Гёте по-прежнему оставался верен своему кредо, высказанному в очерке о Винкельмане, как и в полемике вокруг «новогерманского религиозно-патриотического искусства». Еще в 1831 году Гёте вновь подчеркивал, что неокатолические сентиментальные блуждания исходили от отдельных лиц и распространились, «как духовная зараза». «Началось это с нескольких человек, а действует уже лет сорок», — говорил Гёте Эккерману 22 марта 1831 года. И далее: «Тогдашнее учение гласило: художнику всего необходимее благочестие и гений, чтобы создать наилучшее. Весьма заманчивое учение, вот за него и схватились обеими руками. Для того, чтобы быть благочестивым, учиться не надо, а гений получают от родимой матери» (Эккерман, 427). «Эпохальное помешательство безумных сыновей», — отмечал Гёте в письме к Ф. Рохлицу от 1 июня 1817 года, посмеиваясь над притязаниями молодых талантов на оригинальность. Вместе с тем он наблюдал распространение субъективизма, утратившего и чувство меры, и направление. Уж очень неприятен был ему «произвольный субъект», такой, который «противится и объекту, и закону, воображая, что таким путем можно чем-то стать и чего-то добиться» (из письма А. Ф. К. Штрекфусу от 14 августа 1827 г.). Мучительное погружение в бездны собственного «я» казалось опасным поэту, которому опротивел вертеризм; все это ведет «лишь к самоистязательству и самоуничтожению», говорил он, зная, что «даже мельчайшего житейского преимущества этим путем не добыть» (из письма Гегелю от 17 августа 1827 г.). Тот, кто желал, чтобы «здоровая натура человека» действовала «как единое целое» (из очерка «Винкельман и его время». — 10, 460), кто в человеческом облике, каким явило его нам пластическое искусство греков, видел образец красоты, — тот должен был «романтическую» склонность к бесконечному, трансцендентному, фантастическому, к мрачным сторонам бытия, к гротескному, мучительному, расщепляющему личность самоанализу рассматривать как нечто глубоко болезненное. И только в этом контексте становятся понятны слова поэта, сказанные Эккерману 2 апреля 1829 года: «Классическое я называю здоровым, а романтическое — больным».

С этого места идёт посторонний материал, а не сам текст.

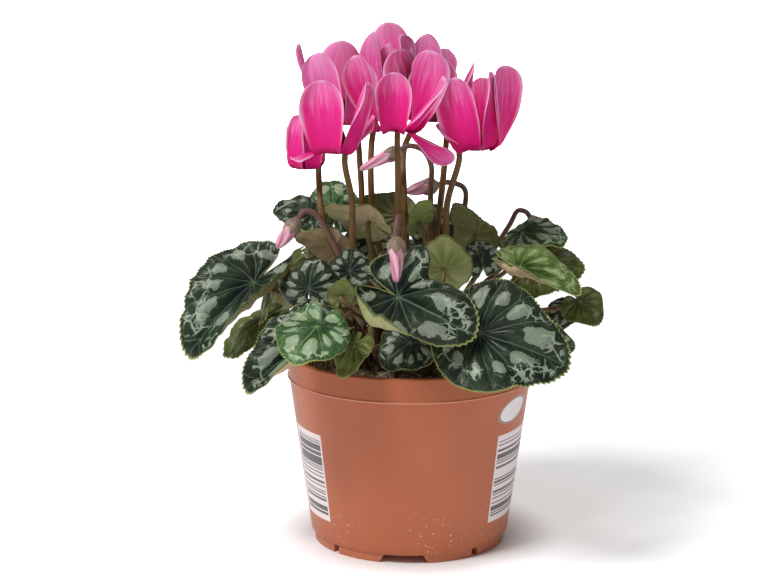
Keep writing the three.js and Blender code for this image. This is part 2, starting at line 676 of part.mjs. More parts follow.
// Each flower by the middle of its mouth, the way it faces, the points its scape passes and its petals;
// a petal's azimuth is 0 where the flower faces, and the scape comes up behind, at 180
const FLOWERS = [
  {
    name: 'far_left', mouth: [-50, -4, 186], facing: -125, lean: 0, ring: 'inner',
    via: [[-40, -6, 151], [-43, -6, 165]],
    petals: [
      { azimuth: 0, length: 27, width: 12, lean: 2, curl: -14, twist: 10 },
      { azimuth: 60, length: 25, width: 11, lean: 2, curl: -14, twist: 10 },
      { azimuth: 122, length: 26, width: 11, lean: 2, curl: -14, twist: 10 },
      { azimuth: -122, length: 26, width: 11, lean: 2, curl: -14, twist: 10 },
      { azimuth: -60, length: 24, width: 11, lean: 2, curl: -14, twist: 10 },
    ],
  },
  {
    name: 'left', mouth: [-37, -32, 197], facing: -130, lean: 5, ring: 'inner',
    via: [[-27, -12, 146], [-28, -16, 171]],
    petals: [
      { azimuth: 26, length: 36, width: 21, lean: 9, sway: 6, twist: 0 },
      { azimuth: 88, length: 37, width: 15, lean: 15, sway: -8, twist: -30 },
      { azimuth: 142, length: 23, width: 12, lean: 38, twist: 10 },
      { azimuth: -98, length: 32, width: 16, lean: 17, twist: 0 },
      { azimuth: -52, length: 15, width: 9, lean: 112, twist: 0 },
    ],
  },
  {
    name: 'left_high', mouth: [-33, 14, 205], facing: -145, lean: 3, ring: 'inner',
    via: [[-23, 18, 158], [-24, 22, 173]],
    petals: [
      { azimuth: 33, length: 38, width: 19, lean: 10, sway: 16, twist: 0 },
      { azimuth: 96, length: 33, width: 17, lean: 10, twist: 20 },
      { azimuth: -115, length: 42, width: 22, lean: 6, twist: 0 },
      { azimuth: -40, length: 43, width: 10, lean: 24, twist: 0 },
      { azimuth: -76, length: 32, width: 12, lean: 10, twist: 0 },
    ],
  },
  {
    name: 'top', mouth: [-10, 30, 214], facing: -45, lean: 5, ring: 'core',
    via: [[-18, 10, 160], [-19, 12, 192]],
    petals: [
      { azimuth: -85, length: 37, width: 15, lean: 4, twist: 10 },
      { azimuth: 125, length: 41, width: 20, lean: 2, twist: 0 },
      { azimuth: -35, length: 30, width: 12, lean: 3, twist: 50 },
      { azimuth: 25, length: 34, width: 14, lean: 4, twist: 20 },
      { azimuth: 75, length: 34, width: 14, lean: 4, twist: 0 },
    ],
  },
  {
    name: 'top_right', mouth: [10, 46, 212], facing: -60, lean: 5, ring: 'inner',
    via: [[-2, 4, 151], [-3, 8, 172], [-3, 20, 190]],
    petals: [
      { azimuth: -30, length: 36, width: 15, lean: 4, twist: 10 },
      { azimuth: 34, length: 28, width: 14, lean: 6, twist: 20 },
      { azimuth: 90, length: 28, width: 11, lean: 12, twist: 30 },
      { azimuth: 136, length: 30, width: 13, lean: 6, twist: 0 },
      { azimuth: -100, length: 32, width: 15, lean: 4, twist: 0 },
    ],
  },
  {
    name: 'centre', mouth: [-8, -22, 206], facing: -100, lean: 5, ring: 'core',
    via: [[-6, -8, 153], [-6, -11, 178]],
    petals: [
      { azimuth: 8, length: 29, width: 17, lean: 9, cup: 0.5, twist: 0 },
      { azimuth: -58, length: 39, width: 17, lean: 20, sway: 4, twist: -45 },
      { azimuth: 115, length: 41, width: 23, lean: 15, sway: 2, twist: -50 },
      { azimuth: 52, length: 39, width: 13, lean: 50, curl: -10, twist: -50 },
      { azimuth: 98, length: 28, width: 12, lean: 124, curl: 0, twist: 65 },
    ],
  },
  {
    name: 'right_shaded', mouth: [10, 10, 207], facing: -150, lean: 3, ring: 'core',
    via: [[14, 2, 161], [16, 3, 179]],
    petals: [
      { azimuth: 70, length: 33, width: 19, lean: 8, twist: 0 },
      { azimuth: -40, length: 37, width: 18, lean: 18, twist: 75 },
      { azimuth: 136, length: 34, width: 12, lean: 25, twist: 0 },
      { azimuth: -125, length: 33, width: 15, lean: 6, twist: 0 },
      { azimuth: 2, length: 28, width: 12, lean: 2, twist: 0 },
    ],
  },
  {
    name: 'right', mouth: [32, -12, 196], facing: -20, lean: 3, ring: 'inner',
    via: [[17, -4, 152], [18, -5, 169]],
    petals: [
      { azimuth: -100, length: 38, width: 22, lean: 12, sway: 6, twist: 0 },
      { azimuth: -42, length: 40, width: 12, lean: 10, twist: -50 },
      { azimuth: 16, length: 42, width: 21, lean: 11, twist: 60 },
      { azimuth: 90, length: 35, width: 18, lean: 8, twist: 0 },
      { azimuth: -146, length: 20, width: 9, lean: 48, twist: 0 },
    ],
  },
];

// Buds

// A bud: a hooked stalk, a calyx and the furled petals, all one body
function budSolid(bud, foot) {
  const points = bud.path.map(vector);
  const last = points[points.length - 1];
  const before = points[points.length - 2];
  const direction = last.clone().sub(before).normalize();
  const { calyx, length } = bud;
  const { collarRadius, collarDepth, sepalBelly, sepalLength } = BUD;
  const furled = length - sepalLength;
  const profile = [
    [0, -collarDepth],
    [collarRadius, -collarDepth / 2],
    [calyx, sepalBelly],
    [calyx * 0.95, sepalLength * 0.75],
    [calyx * 0.8, sepalLength],
    [calyx * 0.72, sepalLength + furled * 0.35],
    [calyx * 0.35, sepalLength + furled * 0.85],
    [0, length],
  ];
  const body = placed(turned(profile, BUD.sides), direction, last);
  const stalk = tube([foot, aboveHole(foot), ...points], bud.stalk, 5, 2 * points.length + 2);
  return stalk.add(body);
}

// Each bud by the route of its stalk above the tuber, and its size
const BUDS = [
  {
    name: 'left', calyx: 4.2, length: 17, stalk: 1.6, ring: 'inner',
    path: [[-32, -15, 140], [-41, -15, 158], [-46, -16, 165], [-51, -17, 166], [-54, -18, 162]],
  },
  {
    name: 'centre', calyx: 4.4, length: 21, stalk: 1.5, ring: 'inner',
    path: [[-6, -44, 159], [-6, -50, 169], [-7, -54, 165], [-7, -55, 160]],
  },
  {
    name: 'arched', calyx: 3.8, length: 22, stalk: 1.5, ring: 'inner',
    path: [[10, 6, 172], [10, 2, 186], [6, 2, 193], [-1, 2, 195], [-5, 2, 193]],
  },
  {
    name: 'dark', calyx: 4.4, length: 17, stalk: 1.5, ring: 'middle',
    path: [[28, 42, 158], [27, 33, 170], [19, 30, 173], [14, 29, 172]],
  },
  {
    name: 'right', calyx: 3.6, length: 12, stalk: 1.4, ring: 'middle',
    path: [[51, 40, 150], [55, 40, 157], [59, 39, 156.5], [61, 38.5, 154]],
  },
];

// The rule that gives each stalk its hole: a ring's stalks take even places, in order round the crown
function placeRoots(stalks) {
  for (const [ring, radius] of Object.entries(CROWN_RINGS)) {
    const members = stalks.filter((stalk) => stalk.ring === ring);
    members.sort((a, b) => a.heading - b.heading);
    const pitch = (2 * Math.PI) / members.length;
    let offset = 0;
    members.forEach((stalk, i) => {
      offset += (stalk.heading - i * pitch) / members.length;
    });
    members.forEach((stalk, i) => {
      const angle = offset + i * pitch;
      const height = TUBER.top - HOLE.depth - (radius / TUBER.radius) ** 2 * 5;
      stalk.foot = new THREE.Vector3(radius * Math.cos(angle), radius * Math.sin(angle), height);
    });
  }
}

const headingOf = ([x, y]) => Math.atan2(y, x);

function build() {
  const group = new THREE.Group();
  const leaves = LEAVES.map((row) => ({ ...LEAF_DEFAULTS, ...row }));
  const stalks = [
    ...leaves.map((leaf) => ({
      ring: leaf.ring,
      heading: headingOf(leaf.at),
      radius: LEAF.petioleRadius,
      build: (foot) => meshOf(leaf.name, leafSolid(leaf, foot), COLOURS[leaf.colour], 0.4),
    })),
    ...FLOWERS.map((flower) => ({
      ring: flower.ring,
      heading: headingOf(flower.mouth),
      radius: SCAPE.radius,
      build: (foot) => meshOf(`scape_${flower.name}`, scapeSolid(flower, foot), COLOURS.scape, 0.5),
    })),
    ...BUDS.map((bud) => ({
      ring: bud.ring,
      heading: headingOf(bud.path[0]),
      radius: bud.stalk,
      build: (foot) => meshOf(`bud_${bud.name}`, budSolid(bud, foot), COLOURS.bud, 0.5),
    })),
  ];
  placeRoots(stalks);
  group.add(meshOf('pot', potSolid(), COLOURS.pot, 0.5));
  group.add(meshOf('soil', soilSolid(), COLOURS.soil, 0.95));
  group.add(meshOf('tuber', tuberSolid(stalks), COLOURS.tuber, 0.9));
  for (const stalk of stalks) group.add(stalk.build(stalk.foot));
  for (const flower of FLOWERS) {
    group.add(meshOf(`bloom_${flower.name}`, bloomSolid(flower), COLOURS.petal, 0.5));
  }
  return group;
}

export default build();
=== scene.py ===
import math

import bmesh
import bpy
import numpy as np
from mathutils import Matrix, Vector


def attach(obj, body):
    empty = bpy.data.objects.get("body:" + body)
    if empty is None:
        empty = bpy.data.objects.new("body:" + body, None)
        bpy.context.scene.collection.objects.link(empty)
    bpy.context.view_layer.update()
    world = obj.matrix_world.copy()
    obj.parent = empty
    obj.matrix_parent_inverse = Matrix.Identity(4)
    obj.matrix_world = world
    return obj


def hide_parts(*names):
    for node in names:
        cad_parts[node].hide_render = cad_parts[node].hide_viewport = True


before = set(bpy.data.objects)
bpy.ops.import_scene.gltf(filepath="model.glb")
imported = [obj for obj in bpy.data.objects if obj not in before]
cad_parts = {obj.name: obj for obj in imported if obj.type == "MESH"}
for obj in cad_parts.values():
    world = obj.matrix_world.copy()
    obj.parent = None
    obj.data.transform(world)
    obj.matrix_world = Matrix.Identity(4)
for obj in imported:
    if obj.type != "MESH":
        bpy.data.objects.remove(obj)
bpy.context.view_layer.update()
scene = bpy.context.scene
mm = 0.001  # sizes are in millimetres until a mesh is made
fullTurn = 2 * math.pi
sharpFrom = math.radians(50)  # edges that bend more than this stay sharp

# A potted cyclamen: the front faces -Y and the middle of the pot's foot is the origin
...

Не только в Германии наблюдал Гёте эти тенденции. Даже «Собор Парижской богоматери» Виктора Гюго он квалифицировал как «литературу отчаяния»: «Уродливое, отвратительное, жестокое, ничтожное, со всем присущим им набором порочного, преувеличенного до невероятности, — вот ее сатанинское дело» (из письма Цельтеру от 18 июня 1831 года). «Лазаретная поэзия» — так называл Гёте произведения поэтов, пишущих так, «словно они больны, а весь мир — лазарет» (из беседы с Эккерманом от 24 сентября 1827 г.). А ведь поэзия дана нам для укрепления духа человека и для успокоения мелких житейских невзгод. В самую «низменную халтуру» позволили вовлечь себя прекраснейшие дарования (из письма Цельтеру от 28 июня 1818 г.). И они уже не стремятся спокойно, тщательно совершенствовать свой талант, а преподносят публике «одни лишь капризы».
Да и во всей культурной жизни немцев поэту виделся порок, обрекающий индивидуума на изоляцию. В то время как француза великолепно стимулирует «стремление к общению», немцу на что-либо подобное рассчитывать не приходится (из письма Э. Й. де Альтону от 6 сентября 1827 г.). «Непреодолимое стремление к самостийности держит немцев в плену» (из письма к С. Буассере от 25 сентября 1827 г.); разумное сотрудничество не дается им. Правда, немецкий мир «украшен многими добрыми, прекрасными умами», но они не в ладу между собой, разобщены даже в искусстве и науке. В любой области — исторической, теоретической, практической — немцы плутают и запутываются все больше и больше. Каждый считает себя вправе «без каких-либо оснований на то утверждать или отрицать все, что ему заблагорассудится, вследствие чего разгорается дух противоречия и война всех со всеми» (из письма к С. Буассере от 27 сентября 1816 г.).